Listing ▸
════════════════

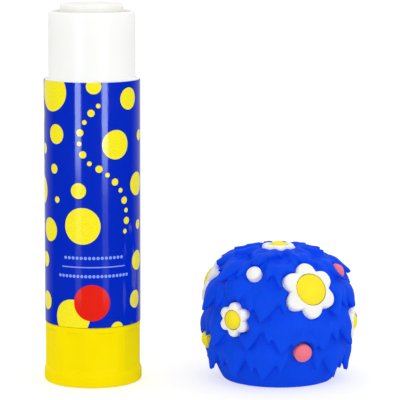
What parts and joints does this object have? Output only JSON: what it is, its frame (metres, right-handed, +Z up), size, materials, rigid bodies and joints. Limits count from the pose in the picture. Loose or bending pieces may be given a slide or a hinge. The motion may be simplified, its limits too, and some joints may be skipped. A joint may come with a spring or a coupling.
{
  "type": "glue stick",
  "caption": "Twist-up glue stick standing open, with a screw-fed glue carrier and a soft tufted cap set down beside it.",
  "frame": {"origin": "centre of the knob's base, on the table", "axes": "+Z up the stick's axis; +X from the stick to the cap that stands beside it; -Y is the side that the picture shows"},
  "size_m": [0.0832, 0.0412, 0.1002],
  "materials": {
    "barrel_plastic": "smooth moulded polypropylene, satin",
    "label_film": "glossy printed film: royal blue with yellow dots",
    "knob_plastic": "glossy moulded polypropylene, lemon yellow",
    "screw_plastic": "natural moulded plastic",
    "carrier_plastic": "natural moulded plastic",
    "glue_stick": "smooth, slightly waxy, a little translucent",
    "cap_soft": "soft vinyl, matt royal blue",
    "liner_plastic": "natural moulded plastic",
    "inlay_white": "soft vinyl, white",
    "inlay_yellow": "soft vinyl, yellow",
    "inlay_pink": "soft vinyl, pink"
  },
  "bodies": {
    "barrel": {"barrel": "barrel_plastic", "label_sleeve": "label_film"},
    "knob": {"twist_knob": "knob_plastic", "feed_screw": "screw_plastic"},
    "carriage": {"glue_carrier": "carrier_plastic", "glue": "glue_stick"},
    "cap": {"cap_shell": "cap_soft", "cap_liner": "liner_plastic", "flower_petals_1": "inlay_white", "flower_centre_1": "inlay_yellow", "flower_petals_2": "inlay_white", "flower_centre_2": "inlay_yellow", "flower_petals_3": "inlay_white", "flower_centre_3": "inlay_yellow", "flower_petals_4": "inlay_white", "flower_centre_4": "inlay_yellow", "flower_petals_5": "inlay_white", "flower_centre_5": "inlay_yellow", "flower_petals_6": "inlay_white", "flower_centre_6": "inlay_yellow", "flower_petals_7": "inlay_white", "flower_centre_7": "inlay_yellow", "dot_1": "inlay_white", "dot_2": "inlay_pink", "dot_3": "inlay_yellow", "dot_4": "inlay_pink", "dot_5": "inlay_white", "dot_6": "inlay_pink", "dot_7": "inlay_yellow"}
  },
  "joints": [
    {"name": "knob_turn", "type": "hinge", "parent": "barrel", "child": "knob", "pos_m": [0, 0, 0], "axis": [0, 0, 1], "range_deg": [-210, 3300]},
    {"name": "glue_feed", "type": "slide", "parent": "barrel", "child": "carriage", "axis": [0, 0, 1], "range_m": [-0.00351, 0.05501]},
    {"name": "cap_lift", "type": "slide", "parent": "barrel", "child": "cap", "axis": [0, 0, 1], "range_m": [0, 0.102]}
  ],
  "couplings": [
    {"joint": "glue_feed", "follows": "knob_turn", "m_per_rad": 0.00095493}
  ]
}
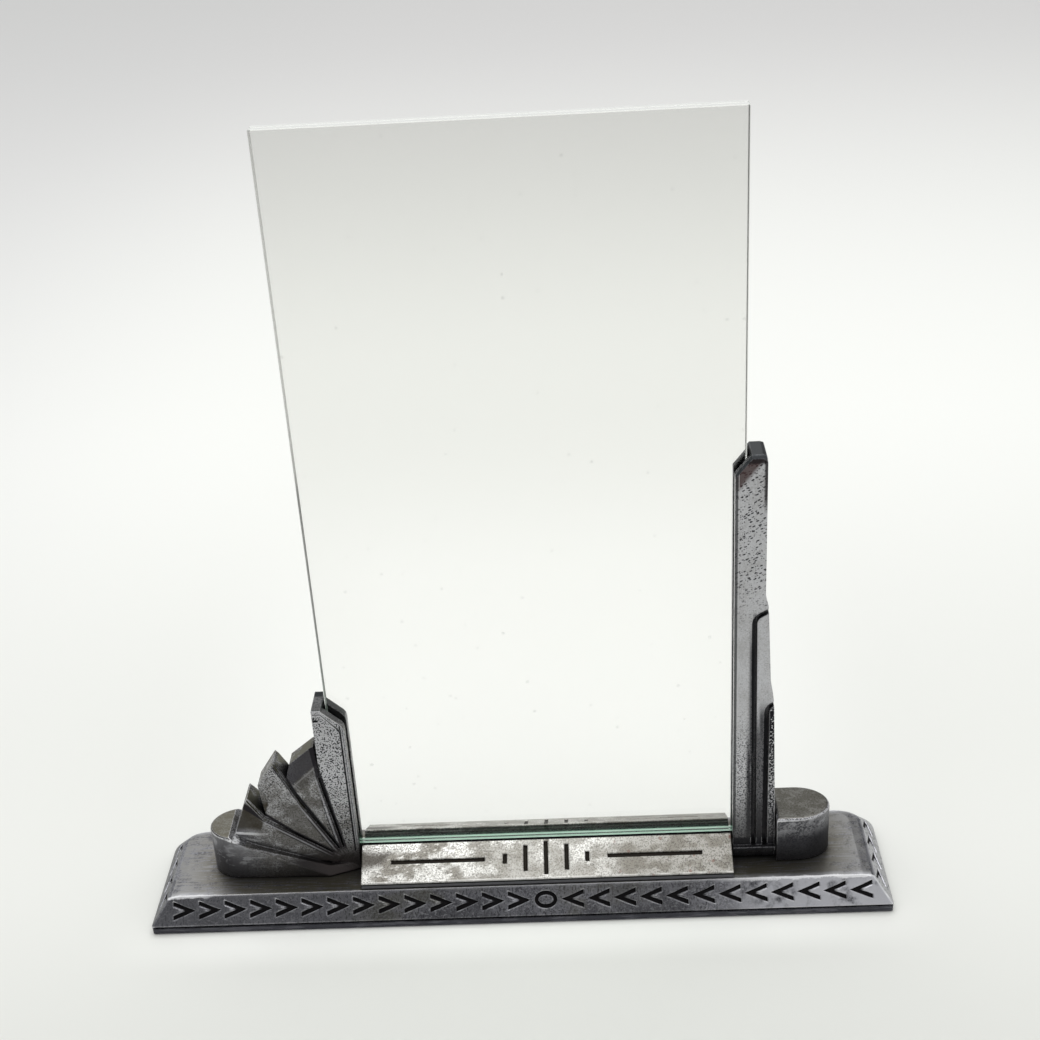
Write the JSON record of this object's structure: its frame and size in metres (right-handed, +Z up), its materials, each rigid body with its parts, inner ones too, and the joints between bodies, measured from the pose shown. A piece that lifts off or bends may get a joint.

════════════════

Work to do ▸ Every line that holds the word "parts" should be extracted.

Exercise answer ▸
What parts and joints does this object have? Output only JSON: what it is, its frame (metres, right-handed, +Z up), size, materials, rigid bodies and joints. Limits count from the pose in the picture. Loose or bending pieces may be given a slide or a hinge. The motion may be simplified, its limits too, and some joints may be skipped. A joint may come with a spring or a coupling.
Write the JSON record of this object's structure: its frame and size in metres (right-handed, +Z up), its materials, each rigid body with its parts, inner ones too, and the joints between bodies, measured from the pose shown. A piece that lifts off or bends may get a joint.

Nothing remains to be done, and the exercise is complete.